MPs can ban Nyege Nyege all they want, but no one can stop reggae

Author: Daniel K Kalinaki. PHOTO/FILE. 

What you need to know:

  • My highlight was Richard, a young man I played football with many years ago around the Naguru area, whom I found at the concert. Like many of the kids born in the rough edges of the city, Richard and school parted ways prematurely, throwing him into the deep end.

I have been to the Nyege Nyege festival. Not once, in fact, but twice. There were plenty of tents and stations selling alcoholic beverages, and patrons shuffling between them and the riverbanks as they reverse-engineered biblical miracles by turning wine into water.

A whiff of cannabis sativa wafted in the air, carrying its consumers a few feet off the ground. Music blared from different stages, each drenched, extra bright, in a kaleidoscope of flashlights, spotlights, and strobe lights. In the darker recesses of the concert grounds – away from all of the lights – waists were held tenderly; sweet nothings were whispered.

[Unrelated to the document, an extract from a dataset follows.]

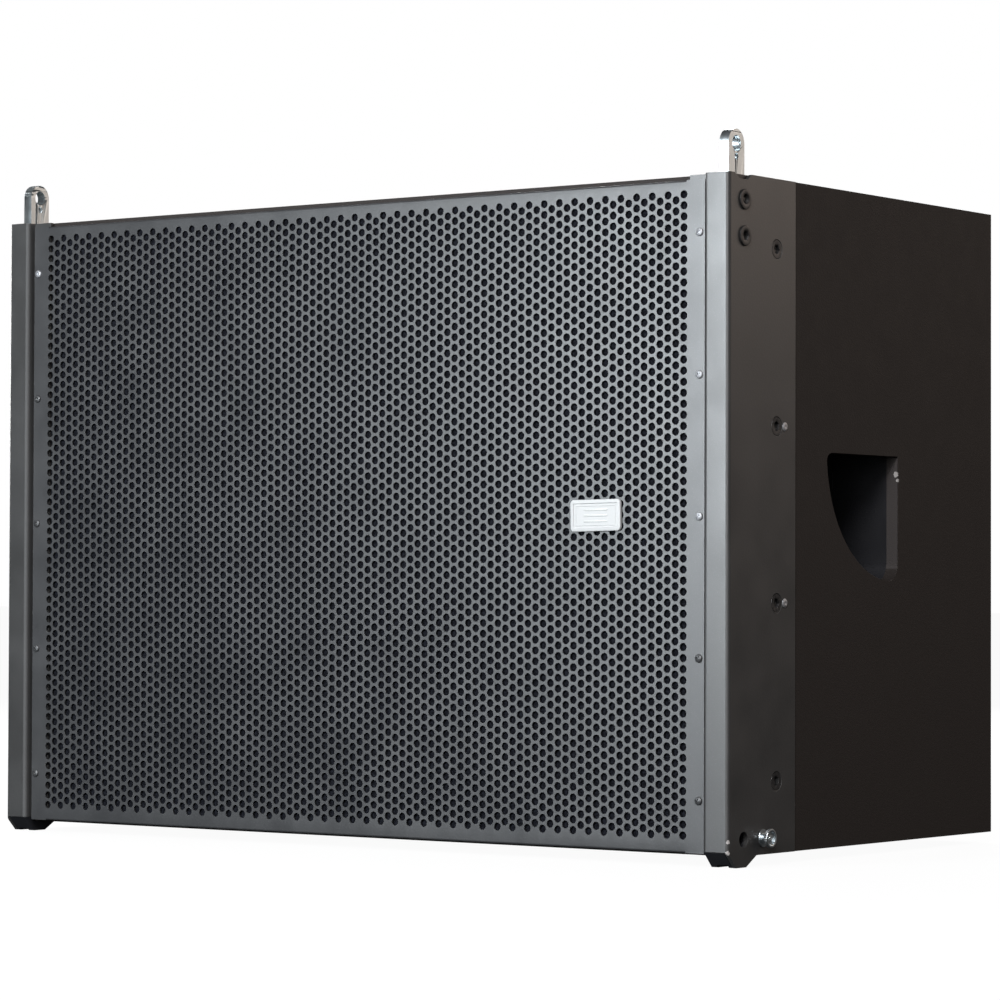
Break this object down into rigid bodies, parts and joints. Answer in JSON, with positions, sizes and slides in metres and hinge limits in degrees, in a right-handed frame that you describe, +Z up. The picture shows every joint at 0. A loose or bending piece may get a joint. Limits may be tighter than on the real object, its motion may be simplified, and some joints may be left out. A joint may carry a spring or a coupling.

If there were underage children, I did not see them. It was edgy, even racy, but no different from what goes on in a typical Kampala pub every week. This was not Sodom. It was not Gomorrah.

 My highlight was Richard, a young man I played football with many years ago around the Naguru area, whom I found at the concert. Like many of the kids born in the rough edges of the city, Richard and school parted ways prematurely, throwing him into the deep end.

 The easiest choice is crime. It starts small; a shoplifting here, a pocket picked there. Then it’s on to breaking and entering before they become reckless, come from behind and grab your necklace. Before long they are opening up purses and veins. In fact if you have had a phone snatched around Naguru and have a picture of the culprit there’s a half-chance your columnist can recognise them.

 Many of these kids were victims before they became killers. Victims of the radical reforms of the Structural Adjustment Programme, which left many middle-class families marooned between the city they had been violently ejected from, and the villages they had left and no longer belonged to. Victims of the brutal crony capitalism that ejected them from public housing and left them bereft of the income they needed to afford the rent, or food.

 Victims of the dislocation that pulled the intravenous fluid line out of the public health infrastructure system and shoved patients into the waiting lines of pricey private clinics. Here those without health insurance – a perk available to only a few corporate employees – inevitably went from being the walking wounded to the dearly departed.

 Richard started a pork stall at Kyadondo Rugby Grounds, which he manned in the afternoons after mornings spent vending newspapers. When I met him at Nyege Nyege, he had left his pork stall in the hands of a colleague and had brought his hustle to the concert. On each of the three days of the concert he sold more than he did during some weeks at Kyadondo.

When Members of Parliament proclaim a ban on a concert citing the alleged erosion of morals, they do so from a position of ignorance. Many, if not most, have never been to these concerts and are, at best, acting on inaccurate information.

 It is, at best, performative, virtue-signalling. It ignores genuinely grave moral decadence like sex trafficking, and practices that do not necessarily sit in neat moral containers – think alcohol abuse, gender pay disparities, teenage pregnancies, early childhood development, malnutrition etc – but are socially corrosive.

 It also imposes needless financial pain on organisers and participants and drives an ever-widening wedge between leaders and the citizens. There are big players, like the organisers, sponsors, hotels and airlines who would have invested money well ahead of time. Then there are the likes of Richard and the hundreds of vendors for whom Nyege Nyege – and similar concerts and gatherings – offer a chance to make an honest living, put food on the table, and send kids back to school.

 In a country with one of the youngest populations and one of the highest youth unemployment rates in the world, we have a shared burden to tap into the energy, enthusiasm and enterprise of our young people to allow them to thrive socially and economically.

 Sport and entertainment will have to be major parts of the mix. MPs would do themselves and the country a huge favour if they stopped being such stuffy killjoys and did not stand in the way of enterprise and innovation. A few could even find life more bearable if they turned up and allowed themselves to be levitated, not by high horses, but by herbal remedies.

 If we are not creating good jobs for the masses, we should not stop their legal hustles. MPs can ban Nyege Nyege all they want, but no one can stop reggae.

Mr Kalinaki is a journalist and  poor man’s freedom fighter.